Speaker: Dr. Zhao Alexandre Huang, Associate Professor in Information and Communication Sciences at the Université Gustave Eiffel

Abstract

This study investigates how China and the Association of Southeast Asian Nations (ASEAN) use social media platforms to shape their respective narratives and advance their international interests in the Asia-Pacific region. We compared China’s and ASEAN’s use of X (ex-Twitter) to frame their respective diplomatic relations and representations concerning the South China Sea. The findings show that stakeholders from both sides exhibited a degree of caution in leveraging the affordances of social media to frame geopolitical relations and address the South China Sea issue.

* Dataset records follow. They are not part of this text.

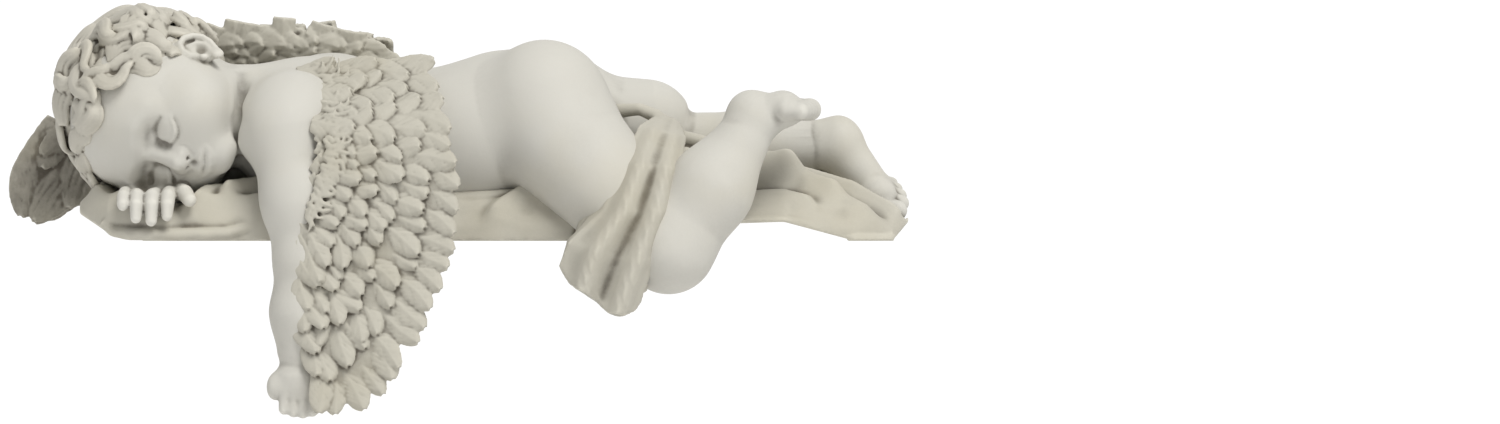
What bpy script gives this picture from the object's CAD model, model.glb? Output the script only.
"""Carves and finishes a sleeping angel shelf statue round its packed casting.

The figure is drawn in millimetres: X from the head to the feet, -Y the front, and z = 0
the top of the shelf it sits on. Each piece is built from blended or overlapping forms,
fused by a voxel skin and given an antique stone finish that darkens in its hollows.
"""

import math

import bmesh
import bpy
import numpy as np
from bpy.props import FloatProperty, FloatVectorProperty, IntProperty, PointerProperty
from mathutils import Matrix, Vector


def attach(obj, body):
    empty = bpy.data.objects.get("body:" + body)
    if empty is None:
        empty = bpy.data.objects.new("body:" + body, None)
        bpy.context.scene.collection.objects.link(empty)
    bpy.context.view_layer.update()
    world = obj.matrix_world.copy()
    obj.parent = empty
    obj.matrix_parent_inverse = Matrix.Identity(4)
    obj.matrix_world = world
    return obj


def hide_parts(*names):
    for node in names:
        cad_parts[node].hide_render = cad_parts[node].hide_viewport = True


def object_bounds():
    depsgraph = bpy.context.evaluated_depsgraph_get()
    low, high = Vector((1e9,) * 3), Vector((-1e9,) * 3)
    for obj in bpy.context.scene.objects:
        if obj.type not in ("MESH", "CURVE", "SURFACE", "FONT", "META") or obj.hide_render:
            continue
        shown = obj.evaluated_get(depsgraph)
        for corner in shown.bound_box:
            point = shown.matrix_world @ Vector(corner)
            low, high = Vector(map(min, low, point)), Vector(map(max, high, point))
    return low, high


bl_info = {
    "name": "Sleeping Angel Shelf Statue",
    "version": (1, 0, 0),
    "blender": (4, 5, 0),
    "location": "View3D > Sidebar > Angel",
    "description": "Models a cast stone angel asleep on a shelf's edge",
    "category": "Add Mesh",
}

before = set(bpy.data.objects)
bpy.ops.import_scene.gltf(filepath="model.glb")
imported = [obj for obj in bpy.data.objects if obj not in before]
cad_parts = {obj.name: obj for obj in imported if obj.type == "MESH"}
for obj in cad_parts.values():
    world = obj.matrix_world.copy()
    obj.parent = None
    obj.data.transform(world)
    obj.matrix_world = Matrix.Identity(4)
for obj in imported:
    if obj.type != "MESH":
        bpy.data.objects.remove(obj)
CASTING = "sleeping_angel"
CAD_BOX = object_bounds()
MM = 0.001
SEED = 11
MOST_TRIANGLES = 190_000
NEARBY = 4.0
SHORTEST_FEATHER = 10.0
LONG_FEATHER = 42.0

# Head: centre, crown direction, the way the face looks, and the skull
HEAD_CENTRE = (-110.5, -4.0, 48.0)
CROWN_AXIS = (-0.985, 0.05, 0.16)
FACE_AXIS = (0.0, -0.80, -0.60)
SKULL_RADII = (31.0, 29.5, 31.5)
SKULL_OFFSET = (0.0, 4.0, -3.0)
FOREHEAD_RADII = (24.0, 18.0, 19.0)
FOREHEAD_OFFSET = (0.0, 9.0, 9.5)
FOREHEAD_SWELL = 1.3
HAIR_CAP_OFFSET = (0.0, 6.0, -5.0)
HAIR_CAP_RADII = (31.0, 29.6, 30.4)
HAIRLINE_UP = 19.0
EAR_PLACE = (27.8, -13.0, -2.0)
EAR_CLEARANCE = 9.0
UNDERCOAT_COUNT = 620

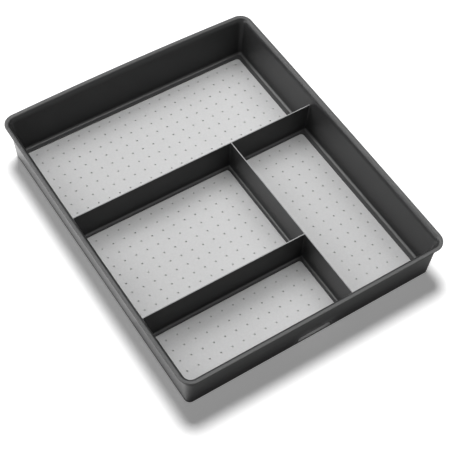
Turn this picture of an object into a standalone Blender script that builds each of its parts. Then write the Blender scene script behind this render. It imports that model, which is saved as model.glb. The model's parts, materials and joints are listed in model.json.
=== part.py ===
# Drawer organizer insert: a one-piece moulded tray with three integral
# dividers, four soft liners let into its floor and four round non-slip feet
# under it.
#
# Frame: metres, +Z up.  X runs along the short front side (left to right),
# Y runs from the front side to the back side.  The origin is the centre of
# the footprint, on the surface the feet stand on.

import bpy
import bmesh
import math
from mathutils import Vector

for old in list(bpy.data.objects):
    bpy.data.objects.remove(old, do_unlink=True)

MM = 0.001

# ---------------------------------------------------------------- dimensions
# overall size, over the rim
RIM_W = 336.0            # X
RIM_L = 406.0            # Y
HEIGHT = 59.5            # from the standing surface to the top of the rim
FOOT_STAND = 1.0         # the feet lift the tray by this much

# shell
WALL_T = 2.2
FLOOR_T = 2.8
INSET_BOTTOM = 9.0       # outer wall foot, in from the rim's outer edge
INSET_TOP = 5.3          # outer wall where it meets the rim, in from the rim
EDGE_R = 2.0             # bottom outer edge round
WALL_TOP_Z = 55.0        # where the straight wall gives way to the flared rim
LIP_T = 2.1              # thickness of the rim's flat lip
LIP_FLAT = 2.7           # inset of the inner edge of the rim's flat top
FLOOR_FILLET = 3.0       # wall to floor, inside
RIM_R = 15.5             # corner radius in plan, over the rim
CORNER_SEG = 7
SIDE_SEG = 6

# gentle outward bow of each side at rim level, at mid length
BOW_FRONT = 0.2
BOW_BACK = 2.4
BOW_LEFT = 0.9
BOW_RIGHT = 0.6

# dividers
DIV_TOP_Z = 44.0
DIV_T_TOP = 1.4
DIV_T_FOOT = 2.8
DIV_FILLET = 2.2
CROSS_BACK_Y = 48.2      # full-width cross divider
CROSS_FRONT_Y = -101.9   # short cross divider, left wall to the long divider
LONG_X = 48.9            # long divider, cross divider to the front wall

# liners: let into shallow pockets, standing just proud of the floor
GAP = 0.3
POCKET_D = 1.2
LINER_PROUD = 0.3
LINER_R = 4.0
LINER_HALF_W = 149.4
LINER_HALF_L = 184.3
LINER_TO_DIV = 6.1       # divider centre line to the edge of a liner

# feet
FOOT_R = 7.0
FOOT_T = 1.3
FOOT_X = 138.0
FOOT_Y = 172.0
FOOT_SEAT_D = 0.6
FOOT_EDGE = 0.3

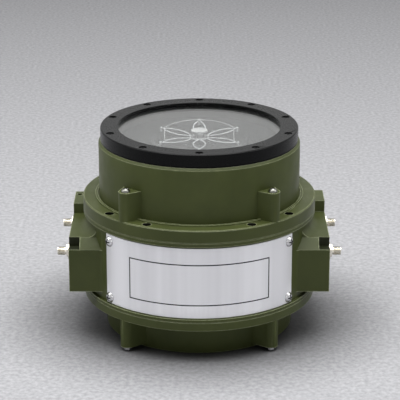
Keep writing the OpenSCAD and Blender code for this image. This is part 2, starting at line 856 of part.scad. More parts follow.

While Beijing’s narratives regarding China-ASEAN relations and the South China Sea issue often pointed out contradictions in or criticized Western geopolitical expansion in the Asia-Pacific region, they generally featured a moderate and amicable tone when engaging with ASEAN. Conversely, certain ASEAN accounts featured narrative strategies that directly criticized China’s geopolitical actions in the region.

Bio

Dr. Zhao Alexandre Huang is an Associate Professor in Information and Communication Sciences at the Université Gustave Eiffel, and the inaugural CPD-SIF Southeast Asia Research Fellow. His research interests include public diplomacy, strategic communication, political public relations, social media, international communication, and digital diaspora diplomacy strategy.